Viele Menschen flüchten sich dann in eine emotionale Affäre. Darunter versteht man eine emotional starke Beziehung, die außerhalb der eigenen Partnerschaft stattfindet, schreibt die Heilpraktikerin für Psychotherapie und Paartherapeutin Ulrike Fuchs auf ihrer Website. Ursache sind meist unerfüllte Bedürfnisse. Wenn diese vom Partner nicht angesprochen, gesehen oder erfüllt werden, kann plötzlich ein Dritter diese Lücke füllen.

Die Beziehung retten oder beenden: Was tun in einer gescheiterten Beziehung?

Zuerst muss man sich klar werden: Will man die Beziehung überhaupt reparieren? Hier muss es von beiden Seiten ein klares "Ja" geben, empfehlen die Paartherapeuten Deissler und Hegmann. Dann muss man sich von dem Gedanken verabschieden, dass der andere sich nur ändern müsse, damit die Probleme verschwinden. "Veränderungen müssen von beiden ausgehen, und das ist meiner Erfahrung nach nur dann erfolgversprechend, wenn beide Partner eine konkrete Vorstellung davon entwickeln können, wer sie in ihrer Beziehung sein können und wollen", erklärt Hegmann.

Ansonsten ist es besser, keine weitere Zeit und Energie zu verschwenden und eine saubere Trennung anzustreben, um nicht noch mehr Schaden anzurichten.

Wie kann man eine kaputte Beziehung retten?

Wenn beide Partner aktiv für die Partnerschaft kämpfen wollen und die Bereitschaft zeigen, Arbeit in die zerbrochene Beziehung zu stecken, empfiehlt die Beziehungsexpertin Nina Deissler, zunächst herauszufinden, welche Themen hinter den Problemen stecken: Was werfe ich meinem Partner vor und warum?
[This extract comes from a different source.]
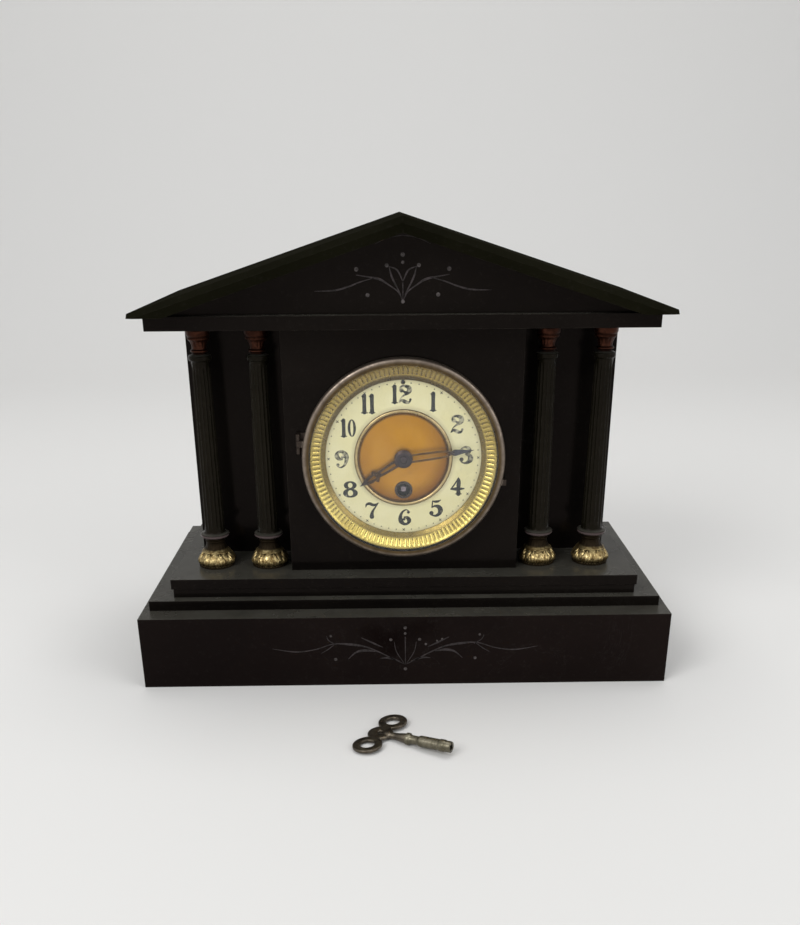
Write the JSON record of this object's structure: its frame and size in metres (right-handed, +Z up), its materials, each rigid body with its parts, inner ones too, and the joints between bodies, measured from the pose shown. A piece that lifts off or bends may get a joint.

Außerdem sei es wichtig, eine Atmosphäre und Kommunikationskultur zu schaffen, die wertschätzend ist, damit man sich auf Augenhöhe austauschen und Lösungen finden kann – statt in der verletzten, kindlichen Haltung zu verharren, so die Expertin. "Für viele Paare ist es sehr hilfreich, wahrnehmen zu lernen, worum es ihnen wirklich geht und von einem „Du bist...“ zu einem „Ich fühle mich...“ zu kommen", sagt Deissler.

Um die Liebe aufzufrischen, ist es auch hilfreich, sich die Frage zu stellen: Was tue ich für die Beziehung? Oder wie sehr zeige ich meine Liebe? Damit sind nicht die großen drei Worte gemeint, sondern die kleinen Liebesbeweise im Alltag, mit denen man miteinander kommuniziert: "Du bist mir wichtig." Immer wieder. So haben Unsicherheiten und Zweifel an der Liebe erst gar keinen Platz.